US private equity firm KKR & Co and Chinese state-backed CITIC Ltd plan to buy Singapore water treatment company United Envirotech Ltd (UEL) for S$1.9 billion ($1.5 billion).

The consortium, through its joint venture company CKM (Cayman) Company Ltd, has made a joint bid of S$1.65 a share in cash and a comparable offer for convertible bonds held by KKR in a transaction valuing the Singapore-listed company at S$1.9 billion.

Citic and KKR, which plan to secure at least a majority stake in UEL, may buy from S$50 million to S$150 million of shares in UEL through a private placement after their offer closes.

KKR, which currently holds around 30 per cent stake in UEL, has already provided ”irrevocable undertakings” to sell its shares to CKM.
Post closing, CITIC will become UEL’s largest shareholder, with KKR becoming the second, and both intend to keep the listing status of UEL on the Singapore Exchange Securities Trading Limited.

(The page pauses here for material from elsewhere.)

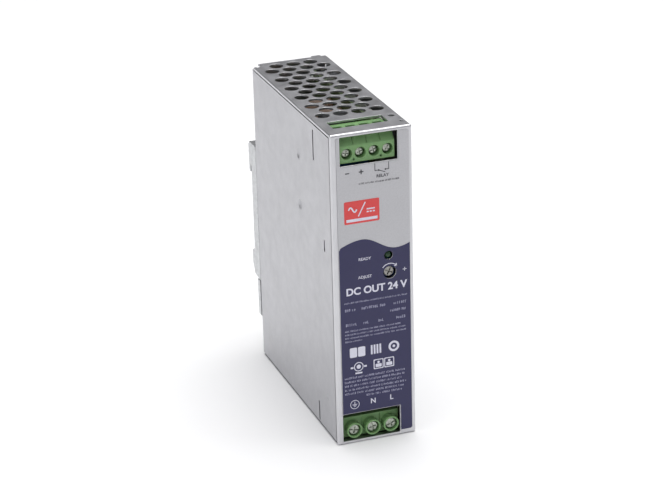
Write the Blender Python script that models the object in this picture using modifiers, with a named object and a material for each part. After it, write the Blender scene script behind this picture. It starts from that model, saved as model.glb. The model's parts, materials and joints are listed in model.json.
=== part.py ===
"""Slim 35 mm rail power supply, modelled as the separate pieces that it comes apart into.

Frame: metres. +X to the right seen from the front, +Y to the rear (into the rail), +Z up.
The origin is the centre of the rail seat. Lengths below are written in millimetres, times MM.
"""
import math

import bmesh
import bpy
from mathutils import Matrix, Vector

MM = 0.001

# ---- driving dimensions -------------------------------------------------------------------
WIDTH = 32.0 * MM
HEIGHT = 125.2 * MM
FRONT_Y = -99.0 * MM            # front of the label
CASE_REAR_Y = -6.5 * MM         # back of the rear wall
SHEET = 0.8 * MM                # sheet metal
BEND = 0.9 * MM                 # outer radius of the chassis folds
COVER_BEND = 2.5 * MM           # outer radius of the cover's fold
GAP = 0.3 * MM                  # between pieces that touch
LABEL_THICK = 0.2 * MM
LABEL_GAP = 0.1 * MM

LEFT_X = -WIDTH / 2
RIGHT_X = WIDTH / 2
TOP_Z = HEIGHT / 2
PANEL_FRONT_Y = FRONT_Y + LABEL_THICK + LABEL_GAP      # front face of the metal
PLATE_REAR_Y = CASE_REAR_Y                             # rear edge of the top and bottom plates
COVER_HALF_Z = TOP_Z - BEND - GAP                      # the cover stands between those plates
COVER_FRONT_Y = PANEL_FRONT_Y + BEND + GAP
FLANGE = 6.5 * MM                                      # stepped-in flanges behind the cover
FLANGE_X = (LEFT_X + SHEET + GAP, LEFT_X + 2 * SHEET + GAP)
REAR_ROOM_Y = CASE_REAR_Y - SHEET - GAP                # what is inside ends in front of this

CORNER_CUT = 3.0 * MM           # cut corner of the plates, at the rear left
TAB_X = (9.5 * MM, 13.5 * MM)   # tab on the rear edge of the top and bottom plates

# vents: rows of four and three holes by turns
VENT_RADIUS = 2.75 * MM
VENT_PITCH_X = 7.13 * MM
VENT_PITCH_Y = 5.85 * MM
VENT_FIRST_Y = -76.2 * MM
VENT_ROWS = 12
VENT_SIDES = 10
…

CITIC said that with an increasing number of state-owned enterprises being involved in water and waste-water treatment business in China, the market is becoming more competitive and hence the company has decided that it will leverage on its business network and resources in the China to support UEL’s business development strategy and growth plans.

CITIC also plans to continue to invest in the water and environmental protection industry in China and to develop UEL as its flagship company for its water and wastewater treatment sector.

UEL is a leading membrane-based water and waste-water treatment and reclamation solution provider with businesses mainly in the China’s chemical, petrochemical and industrial park sectors.

Its clients include state-owned firms such as China Petrochemical Corp (Sinopec), China National Petroleum Corp. and China National Offshore Oil Corp.

Its activities include design, fabrication, installation and commissioning of water and wastewater systems using its proprietary advanced membrane technologies such as the Membrane Bioreactor technology.

UEL has designed and built several of the largest industrial waste-water treatment plants in Asia using the MBR technology.

”Our investment in UEL provides us a strong platform to develop in China’s water and wastewater treatment sector. Environmental protection is a top priority for China, and CITIC foresees not only commercial opportunity but also societal benefit from this investment,” said CITIC vice chairman and president, Wang Jiong, in a statement.